Quando se conhece um pouco o Twitter, entra-se na lógica do encadeamento. Como se os tweets tivessem valores equivalentes, há blocos temporais, temáticos e blocos de arquivo. Não importam os reenvios e as reiterações, porque nenhum navegante visita todos os pontos encadeados. O que o encadeamento assegura é que alguns desses pontos têm mais possibilidade de ser visitados exatamente porque estão conectados em rede. Esse efeito de proliferação estrutural tem sido chamado de sinergia. A qualidade dos pontos conectados não é idêntica: um perfil real no Twitter pode remeter a uma página cheia de notícias duvidosas que os jornais impressos se absteriam de publicar, não só porque essas notícias contradizem suas linhas editoriais, mas porque não foram verificadas, provêm do boato, do capricho ou das campanhas midiáticas.
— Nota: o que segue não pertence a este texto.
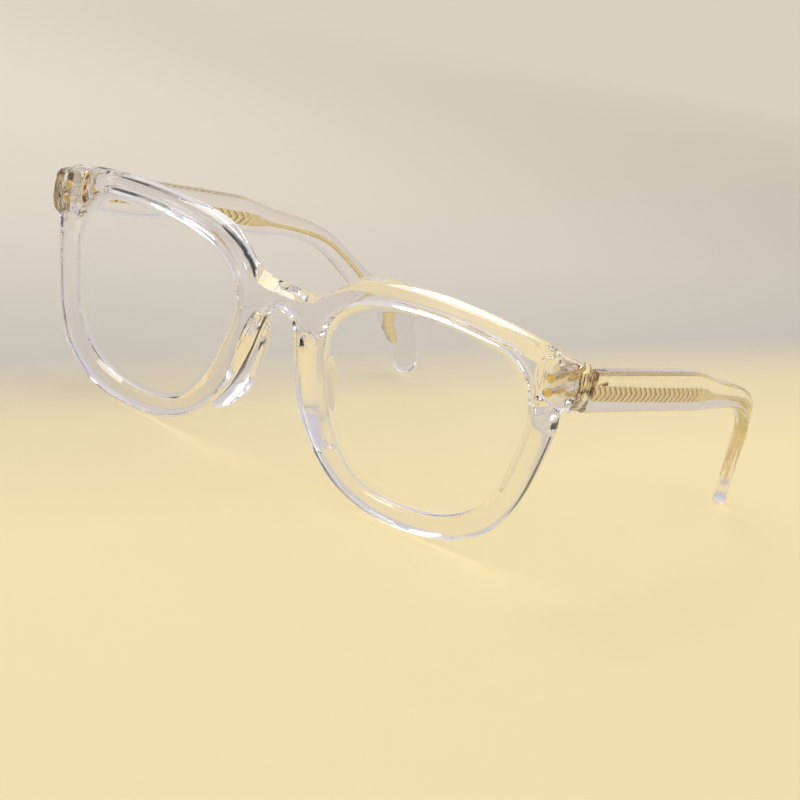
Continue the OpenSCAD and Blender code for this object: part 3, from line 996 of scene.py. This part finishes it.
def make_floor():
    """A large card whose far edges rise a little, so that no gap shows above them."""
    mesh = bpy.data.meshes.new("floor")
    corners = [(-1, -1), (1, -1), (1, 1), (-1, 1)]
    verts = [(x * half, y * half, z) for half, z in ((FLOOR_HALF, 0), FLOOR_RIM) for x, y in corners]
    faces = [(0, 1, 2, 3)] + [(k, k + 4, (k + 1) % 4 + 4, (k + 1) % 4) for k in range(4)]
    mesh.from_pydata(verts, [], faces)
    mesh.materials.append(floor_material())
    floor = to_scene("floor", mesh)


OBJECT_MIDDLE = (0, 0, 0.02)


def area_light(name, at, size, power, colour):
    """A rectangular lamp that points at the object."""
    data = bpy.data.lights.new(name, "AREA")
    data.shape = "RECTANGLE"
    data.size, data.size_y = size
    data.energy = power
    data.color = colour
    light = to_scene(name, data)
    light.location = at
    light.rotation_mode = "QUATERNION"
    light.rotation_quaternion = (Vector(OBJECT_MIDDLE) - Vector(at)).to_track_quat("-Z", "Y")


SKY = [                         # height in the sky and colour
    (0.0, (0.82, 0.78, 0.74)), (0.12, (0.7, 0.67, 0.74)), (0.5, (1, 0.96, 0.92)), (1.0, (0.85, 0.84, 0.87)),
]


def make_lights():
    """Two soft lamps, a pale sky, and enough bounces for light to pass through the clear pieces."""
    area_light("key", (-0.35, 0.15, 0.75), (0.5, 0.35), 2.2, (1, 0.97, 0.92))
    area_light("fill", (0.6, -0.5, 0.5), (0.4, 0.4), 0.8, (0.95, 0.97, 1))
    world = bpy.data.worlds.new("studio")
    world.use_nodes = True
    tree = world.node_tree
    background = tree.nodes["Background"]
    where = tree.nodes.new("ShaderNodeTexCoord").outputs["Generated"]
    apart = tree.nodes.new("ShaderNodeSeparateXYZ")
    tree.links.new(where, apart.inputs["Vector"])
    tree.links.new(ramp(tree, apart.outputs["Z"], SKY), background.inputs["Color"])
    background.inputs["Strength"].default_value = 0.85
    scene = bpy.context.scene
    scene.world = world
    scene.view_settings.view_transform = "Standard"
    scene.cycles.max_bounces = 32
    scene.cycles.transmission_bounces = 32
    scene.cycles.glossy_bounces = 12


make_camera()
make_floor()
make_lights()

crystal = acetate_material()
clear = lens_material()
gilt = gilt_material("gilt_metal", False)
banded = gilt_material("gilt_barrel", True)
pale = pale_material()
braid = braid_material()
make_front(crystal)
for wearer_side in SIDES:
    make_lens(wearer_side, clear)
    make_temple(wearer_side, crystal)
    make_core(wearer_side, braid)
    make_hardware(wearer_side, gilt, banded, pale)

bpy.context.view_layer.update()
O princípio do encadeamento estabelece uma espécie de equivalência: o perfil de alguém real certifica o blog de onde se “linka” a uma notícia falsa, a um boato ou ao Facebook de propaganda de um funcionário. A presença na web não obedece às leis de produção da informação nem de difusão da opinião comuns há dez anos. É outra lógica, mais semelhante à dinâmica do boato. Um jornalista, um funcionário, um político, um indivíduo que conseguiu que seu nome seja reconhecido diz algo. Tirou isso do rádio, do que escutou na calçada, do que lhe contou um amigo, do que lhe convém que se saiba, e o converte em fato. A partir desse momento, deixa-se de discutir seu caráter factual, as intenções que estão por trás do dado comunicado ou as consequências que se quer provocar com o que supostamente ocorreu. As coisas se dão como certas, como acontece com o boato, que é expansivo e não leva em conta o valor de verdade daquilo que se difunde. O encadeamento potencializa essa lógica do boato ao multiplicar a mesma coisa em vários lugares que parecem ser diferentes. Produz um circuito que é mais autorizado e verossímil que qualquer outro porque confirma a ideia de que os meios estabelecidos (e anteriores à web) invariavelmente escondem alguma coisa. O boato desmascara esses ocultamentos e se adapta bem às teorias conspiratórias, que são seu modelo interpretativo predileto.